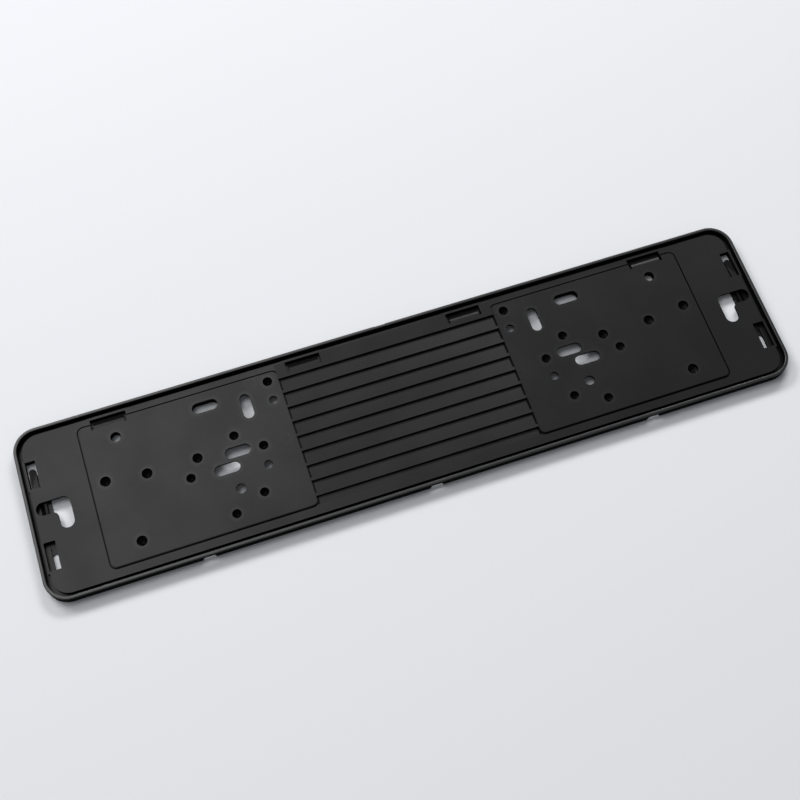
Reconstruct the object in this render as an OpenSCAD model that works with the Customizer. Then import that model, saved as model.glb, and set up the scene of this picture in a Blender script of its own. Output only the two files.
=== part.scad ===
// Number plate holder: a shallow tray, moulded in one piece and open at the back.
// X runs along the plate, Y up the plate and Z away from the vehicle.
// Z = 0 is the back plane, and the origin is the middle of the back.

/* [Tray] */
// Length of the holder
holder_l = 530; // [524:1:560]
// Width of the holder, across the plate
holder_w = 124.5; // [122:0.5:140]
// Radius of the outer corners
corner_r = 16.5; // [14:0.5:20]
// Height of the rim above the back plane
rim_h = 7; // [6.6:0.1:9]
// Thickness of the rim
rim_t = 2.3; // [1.8:0.1:2.6]
// Rounding on the top edges of the rim
rim_round = 0.6; // [0.2:0.1:0.8]

/* [Groove inside the rim] */
// Width of the groove along the long sides
groove_w = 2.4; // [1.8:0.1:2.8]
// Width of the groove at the ends
groove_end_w = 3.2; // [2.8:0.1:3.6]
// Thickness of the bottom of the groove
groove_t = 1.6; // [1.2:0.1:2.4]

/* [Seat] */
// Height of the seat that the plate lies on
seat_h = 5; // [4.8:0.1:5.6]
// Thickness of the seat
seat_t = 1.8; // [1.5:0.1:2.2]
// Thickness of the wall under the edge of the seat
skirt_t = 1.8; // [1.4:0.1:2.4]
// Length of the wider middle of each end of the seat
end_band_w = 82; // [81:1:86]
// How far that middle stands out
end_band_out = 0.7; // [0.4:0.1:1]

/* [Pads] */
// Height of the two pads above the seat
pad_rise = 0.9; // [0.5:0.1:1.2]
// Distance from the middle of the holder to the inner edge of a pad
pad_in = 79.5; // [77:0.5:81]
// Distance from the end of the holder to the outer edge of a pad
pad_end = 44.7; // [42:0.1:46]
// Distance from the lower side of the holder to the lower edge of a pad
pad_low = 11.4; // [10:0.1:14]
// Distance from the upper side of the holder to the upper edge of a pad
pad_high = 10.2; // [9.6:0.1:11]
// Radius of the corners of a pad
pad_r = 3.8; // [2:0.1:6]
// Width and height of the small step round the top of a pad
pad_edge = 0.4; // [0.2:0.1:0.6]
// Width of the groove round a pad
pad_groove_w = 1.1; // [0.6:0.1:1.4]
// Depth of that groove below the seat
pad_groove_depth = 1; // [0.5:0.1:1.1]

/* [Louvres between the pads] */
// Number of sloping strips
louvre_n = 9; // [7:1:9]
// Distance from one step to the next
louvre_pitch = 11.25; // [10:0.05:11.3]
// Place of the lowest step
louvre_y = -45; // [-47:0.5:-44]
// Depth of the low edge of each strip below the seat
louvre_dip = 0.7; // [0.2:0.1:0.8]
// Width of the small groove at the foot of each step
louvre_foot_w = 0.7; // [0.4:0.1:1]
// Depth of that groove below the low edge of the strip
louvre_foot_dip = 0.3; // [0.2:0.1:0.4]
// Width of the channel at each end of a strip
louvre_end_w = 1.2; // [0.6:0.1:1.6]
// Depth of that channel below the seat
louvre_end_dip = 1.2; // [0.9:0.1:1.2]
// Length of that channel
louvre_end_l = 9; // [6:0.1:9.6]

/* [Screw holes] */
// Distance of each outer screw hole from the middle of the holder
bolt_x = 196.5; // [190:0.5:200]
// Height of the outer screw holes above the middle line
bolt_y = 38.5; // [36:0.5:40]
// Diameter of the outer screw holes
bolt_d = 7.2; // [5:0.1:8]
// Wall of the collars behind the holes
collar_t = 1.5; // [1.2:0.1:2]
// Thickness of the skin that closes a knock-out hole
knock_t = 0.9; // [0.6:0.1:1.2]
// Depth of a shallow knock-out hole below the pad
knock_depth = 4.2; // [3.6:0.1:4.4]
// Height of the cone that centres a drill in a knock-out hole
knock_cone = 1.8; // [1:0.1:2]

/* [Slots] */
// Length of the slots along the plate
slot_l = 18; // [15:0.5:19]
// Width of the slots along the plate
slot_w = 7.7; // [5:0.1:8]
// Length of the slot across the plate
cross_slot_l = 18.5; // [14:0.5:20]
// Width of the slot across the plate
cross_slot_w = 7.3; // [5:0.1:8]

/* [Keyholes at the ends] */
// Distance from the end of the holder to the middle of the upright leg
key_leg_end = 24.3; // [23:0.1:26]
// Width of the upright leg
key_leg_w = 9.6; // [8:0.1:10]
// Distance from the middle line down to the foot of the leg
key_leg_low = 13.8; // [12:0.1:16]
// Width of the lengthwise arm
key_arm_w = 9.4; // [8:0.1:10]
// Height of the middle of the arm above the middle line
key_arm_y = 3.9; // [3:0.1:5]
// Distance from the end of the holder to the tip of the arm
key_arm_end = 5.9; // [5.7:0.1:7]
// Radius of the inner corner between arm and leg
key_fillet = 3; // [1:0.1:4]
// Length of the closed pocket at the tip of the arm
pocket_l = 10.4; // [8:0.1:11]
// Depth of the pocket and of the deep parts of the lower window below the seat
pocket_depth = 4.2; // [3.4:0.1:4.2]
// Distance from the tip of the arm back to the crest of the ramp in the pocket
ramp_l = 7.5; // [5:0.1:7.8]
// Depth of that crest below the seat
ramp_crest = 1.8; // [1.2:0.1:3]
// Length of the ramp from its crest to the bottom of the pocket
ramp_run = 4.8; // [3:0.1:5]

/* [Latch windows at the ends] */
// Distance of the middle of each window from the middle line
latch_y = 29.6; // [28:0.1:30]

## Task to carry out
Copy out the whole listing exactly.

## The reply
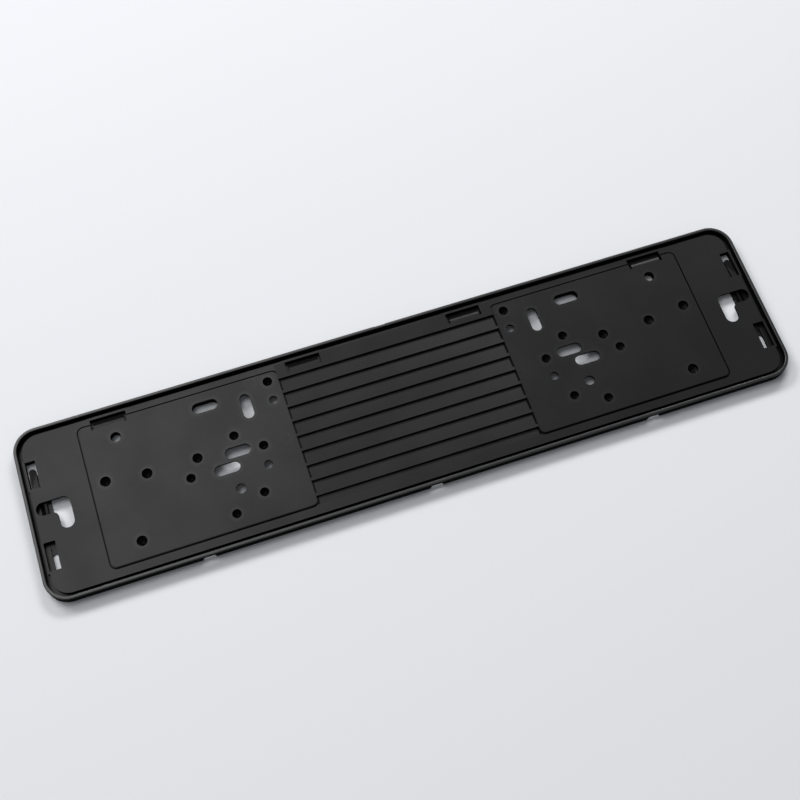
Reconstruct the object in this render as an OpenSCAD model that works with the Customizer. Then import that model, saved as model.glb, and set up the scene of this picture in a Blender script of its own. Output only the two files.
=== part.scad ===
// Number plate holder: a shallow tray, moulded in one piece and open at the back.
// X runs along the plate, Y up the plate and Z away from the vehicle.
// Z = 0 is the back plane, and the origin is the middle of the back.

/* [Tray] */
// Length of the holder
holder_l = 530; // [524:1:560]
// Width of the holder, across the plate
holder_w = 124.5; // [122:0.5:140]
// Radius of the outer corners
corner_r = 16.5; // [14:0.5:20]
// Height of the rim above the back plane
rim_h = 7; // [6.6:0.1:9]
// Thickness of the rim
rim_t = 2.3; // [1.8:0.1:2.6]
// Rounding on the top edges of the rim
rim_round = 0.6; // [0.2:0.1:0.8]

/* [Groove inside the rim] */
// Width of the groove along the long sides
groove_w = 2.4; // [1.8:0.1:2.8]
// Width of the groove at the ends
groove_end_w = 3.2; // [2.8:0.1:3.6]
// Thickness of the bottom of the groove
groove_t = 1.6; // [1.2:0.1:2.4]

/* [Seat] */
// Height of the seat that the plate lies on
seat_h = 5; // [4.8:0.1:5.6]
// Thickness of the seat
seat_t = 1.8; // [1.5:0.1:2.2]
// Thickness of the wall under the edge of the seat
skirt_t = 1.8; // [1.4:0.1:2.4]
// Length of the wider middle of each end of the seat
end_band_w = 82; // [81:1:86]
// How far that middle stands out
end_band_out = 0.7; // [0.4:0.1:1]

/* [Pads] */
// Height of the two pads above the seat
pad_rise = 0.9; // [0.5:0.1:1.2]
// Distance from the middle of the holder to the inner edge of a pad
pad_in = 79.5; // [77:0.5:81]
// Distance from the end of the holder to the outer edge of a pad
pad_end = 44.7; // [42:0.1:46]
// Distance from the lower side of the holder to the lower edge of a pad
pad_low = 11.4; // [10:0.1:14]
// Distance from the upper side of the holder to the upper edge of a pad
pad_high = 10.2; // [9.6:0.1:11]
// Radius of the corners of a pad
pad_r = 3.8; // [2:0.1:6]
// Width and height of the small step round the top of a pad
pad_edge = 0.4; // [0.2:0.1:0.6]
// Width of the groove round a pad
pad_groove_w = 1.1; // [0.6:0.1:1.4]
// Depth of that groove below the seat
pad_groove_depth = 1; // [0.5:0.1:1.1]

/* [Louvres between the pads] */
// Number of sloping strips
louvre_n = 9; // [7:1:9]
// Distance from one step to the next
louvre_pitch = 11.25; // [10:0.05:11.3]
// Place of the lowest step
louvre_y = -45; // [-47:0.5:-44]
// Depth of the low edge of each strip below the seat
louvre_dip = 0.7; // [0.2:0.1:0.8]
// Width of the small groove at the foot of each step
louvre_foot_w = 0.7; // [0.4:0.1:1]
// Depth of that groove below the low edge of the strip
louvre_foot_dip = 0.3; // [0.2:0.1:0.4]
// Width of the channel at each end of a strip
louvre_end_w = 1.2; // [0.6:0.1:1.6]
// Depth of that channel below the seat
louvre_end_dip = 1.2; // [0.9:0.1:1.2]
// Length of that channel
louvre_end_l = 9; // [6:0.1:9.6]

/* [Screw holes] */
// Distance of each outer screw hole from the middle of the holder
bolt_x = 196.5; // [190:0.5:200]
// Height of the outer screw holes above the middle line
bolt_y = 38.5; // [36:0.5:40]
// Diameter of the outer screw holes
bolt_d = 7.2; // [5:0.1:8]
// Wall of the collars behind the holes
collar_t = 1.5; // [1.2:0.1:2]
// Thickness of the skin that closes a knock-out hole
knock_t = 0.9; // [0.6:0.1:1.2]
// Depth of a shallow knock-out hole below the pad
knock_depth = 4.2; // [3.6:0.1:4.4]
// Height of the cone that centres a drill in a knock-out hole
knock_cone = 1.8; // [1:0.1:2]

/* [Slots] */
// Length of the slots along the plate
slot_l = 18; // [15:0.5:19]
// Width of the slots along the plate
slot_w = 7.7; // [5:0.1:8]
// Length of the slot across the plate
cross_slot_l = 18.5; // [14:0.5:20]
// Width of the slot across the plate
cross_slot_w = 7.3; // [5:0.1:8]

/* [Keyholes at the ends] */
// Distance from the end of the holder to the middle of the upright leg
key_leg_end = 24.3; // [23:0.1:26]
// Width of the upright leg
key_leg_w = 9.6; // [8:0.1:10]
// Distance from the middle line down to the foot of the leg
key_leg_low = 13.8; // [12:0.1:16]
// Width of the lengthwise arm
key_arm_w = 9.4; // [8:0.1:10]
// Height of the middle of the arm above the middle line
key_arm_y = 3.9; // [3:0.1:5]
// Distance from the end of the holder to the tip of the arm
key_arm_end = 5.9; // [5.7:0.1:7]
// Radius of the inner corner between arm and leg
key_fillet = 3; // [1:0.1:4]
// Length of the closed pocket at the tip of the arm
pocket_l = 10.4; // [8:0.1:11]
// Depth of the pocket and of the deep parts of the lower window below the seat
pocket_depth = 4.2; // [3.4:0.1:4.2]
// Distance from the tip of the arm back to the crest of the ramp in the pocket
ramp_l = 7.5; // [5:0.1:7.8]
// Depth of that crest below the seat
ramp_crest = 1.8; // [1.2:0.1:3]
// Length of the ramp from its crest to the bottom of the pocket
ramp_run = 4.8; // [3:0.1:5]

/* [Latch windows at the ends] */
// Distance of the middle of each window from the middle line
latch_y = 29.6; // [28:0.1:30]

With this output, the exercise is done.